When Your Production Laser Goes Down: The Rush Order Reality

In my role coordinating equipment procurement for a mid-sized fabrication shop, I've handled 50+ rush orders in 7 years, including same-day turnarounds for trade show clients and last-minute replacements for failed machines. The panic is real. Your main CO2 laser is down, a key client's order is due, and every hour offline costs money. You start searching for "used aeon laser for sale" or "aeon laser cutting machine" and the clock is ticking.

I have mixed feelings about buying used equipment under pressure. On one hand, it can be a brilliant cost-saving move. On the other, it's a minefield. I used to think the primary risk was just getting a lemon of a machine.

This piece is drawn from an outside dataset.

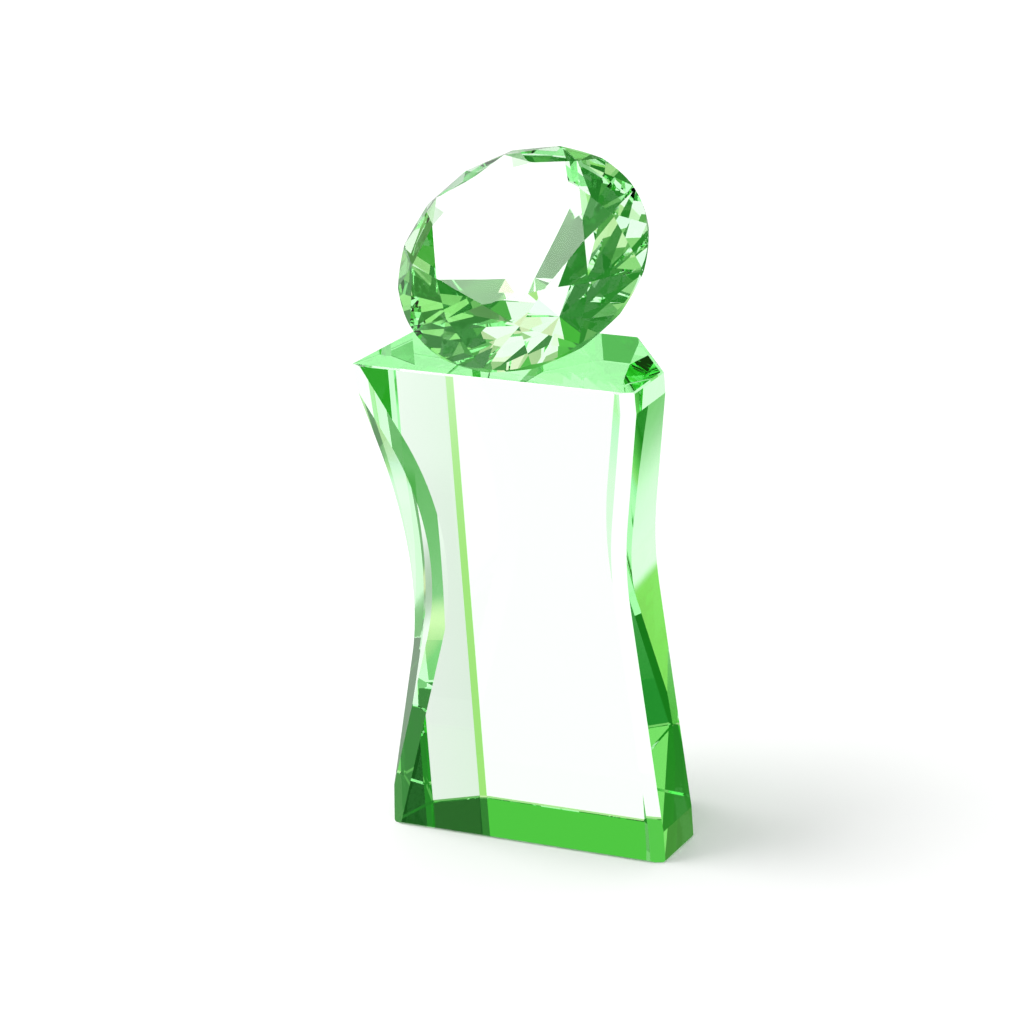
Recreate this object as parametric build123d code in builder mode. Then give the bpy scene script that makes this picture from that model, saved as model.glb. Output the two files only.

Then I managed a rush purchase where the machine worked perfectly—but the missing software license and incompatible exhaust fittings cost us two extra days and $1,200. The surprise wasn't the machine's condition. It was the peripheral chaos.

This checklist is for that moment. It's not for leisurely browsing. It's for when you have 48-72 hours to make a decision, secure a machine, and get it running. Let's go.

The 72-Hour Emergency Sourcing Checklist

Total Steps: 6. Goal: Minimize downtime, not find the perfect deal.

Step 1: Triage Your Actual Need (15 Minutes Max)

Before you even search, stop. What broke? Is it the laser tube, the controller, a motor? Can it be repaired locally in less time than sourcing a whole new machine? Last quarter alone, we processed 47 rush equipment requests. 11 of them were solved with a $500 part and a 24-hour wait for a technician, saving us from a $15,000 replacement scramble.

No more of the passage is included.